===== Dataset section =====

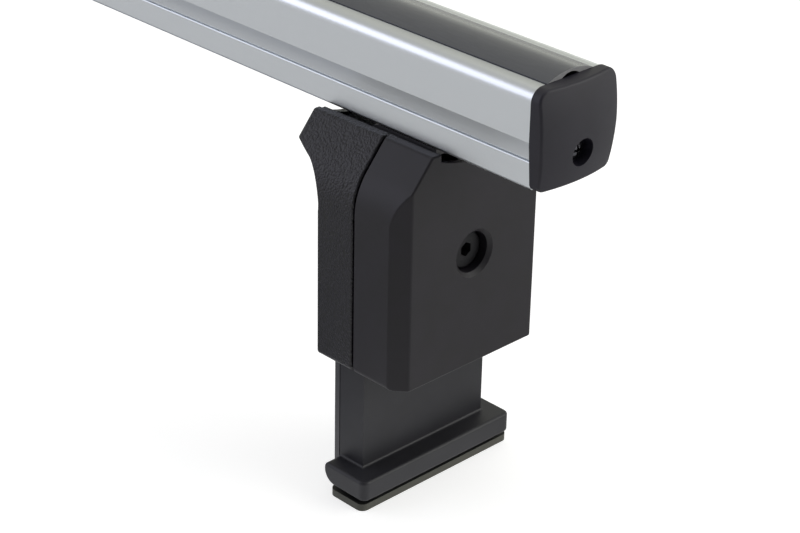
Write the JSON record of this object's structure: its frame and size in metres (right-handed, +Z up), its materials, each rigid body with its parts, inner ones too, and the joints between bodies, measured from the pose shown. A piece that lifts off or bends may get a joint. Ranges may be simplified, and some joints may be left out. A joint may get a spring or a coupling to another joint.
{
  "type": "roof rack crossbar",
  "caption": "Roof rack crossbar: extruded aluminium bar with a snap-in strip over its T-slot, crowned end caps, and sliding feet of moulded shells on bent steel brackets.",
  "frame": {"origin": "middle of the bar's length and width, on the floor under the rubber pads", "axes": "+X along the bar, +Y across it, +Z up from the pads to the bar"},
  "size_m": [1.3688, 0.095, 0.2228],
  "materials": {
    "bar_metal": "satin anodised",
    "strip_rubber": "matte",
    "pad_rubber": "matte",
    "smooth_plastic": "smooth satin",
    "grained_plastic": "fine leather grain",
    "black_steel": "black powder coat",
    "blackened_steel": "black oxide",
    "zinc_steel": "zinc plated"
  },
  "bodies": {
    "bar": {"bar_extrusion": "bar_metal", "slot_strip": "strip_rubber", "right_end_cap": "smooth_plastic", "right_cap_screw": "blackened_steel", "left_end_cap": "smooth_plastic", "left_cap_screw": "blackened_steel"},
    "right_foot": {"right_inner_shell": "grained_plastic", "right_outer_cover": "smooth_plastic", "right_leg_boot": "smooth_plastic", "right_bracket": "black_steel", "right_base_pad": "pad_rubber", "right_cover_screw": "blackened_steel", "right_cover_washer": "blackened_steel", "right_weld_nut": "zinc_steel", "right_t_bolts": "zinc_steel", "right_bolt_washers": "zinc_steel", "right_bolt_nuts": "zinc_steel", "right_fixing_inserts": "zinc_steel"},
    "left_foot": {"left_inner_shell": "grained_plastic", "left_outer_cover": "smooth_plastic", "left_leg_boot": "smooth_plastic", "left_bracket": "black_steel", "left_base_pad": "pad_rubber", "left_cover_screw": "blackened_steel", "left_cover_washer": "blackened_steel", "left_weld_nut": "zinc_steel", "left_t_bolts": "zinc_steel", "left_bolt_washers": "zinc_steel", "left_bolt_nuts": "zinc_steel", "left_fixing_inserts": "zinc_steel"}
  },
  "joints": [
    {"name": "right_foot_slide", "type": "slide", "parent": "bar", "child": "right_foot", "axis": [-1, 0, 0], "range_m": [-0.04, 0.25]},
    {"name": "left_foot_slide", "type": "slide", "parent": "bar", "child": "left_foot", "axis": [1, 0, 0], "range_m": [-0.04, 0.25]}
  ]
}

=====

What to produce:
Which lines hold the string "joints"? List them all.

Worked answer:
Write the JSON record of this object's structure: its frame and size in metres (right-handed, +Z up), its materials, each rigid body with its parts, inner ones too, and the joints between bodies, measured from the pose shown. A piece that lifts off or bends may get a joint. Ranges may be simplified, and some joints may be left out. A joint may get a spring or a coupling to another joint.
  "joints": [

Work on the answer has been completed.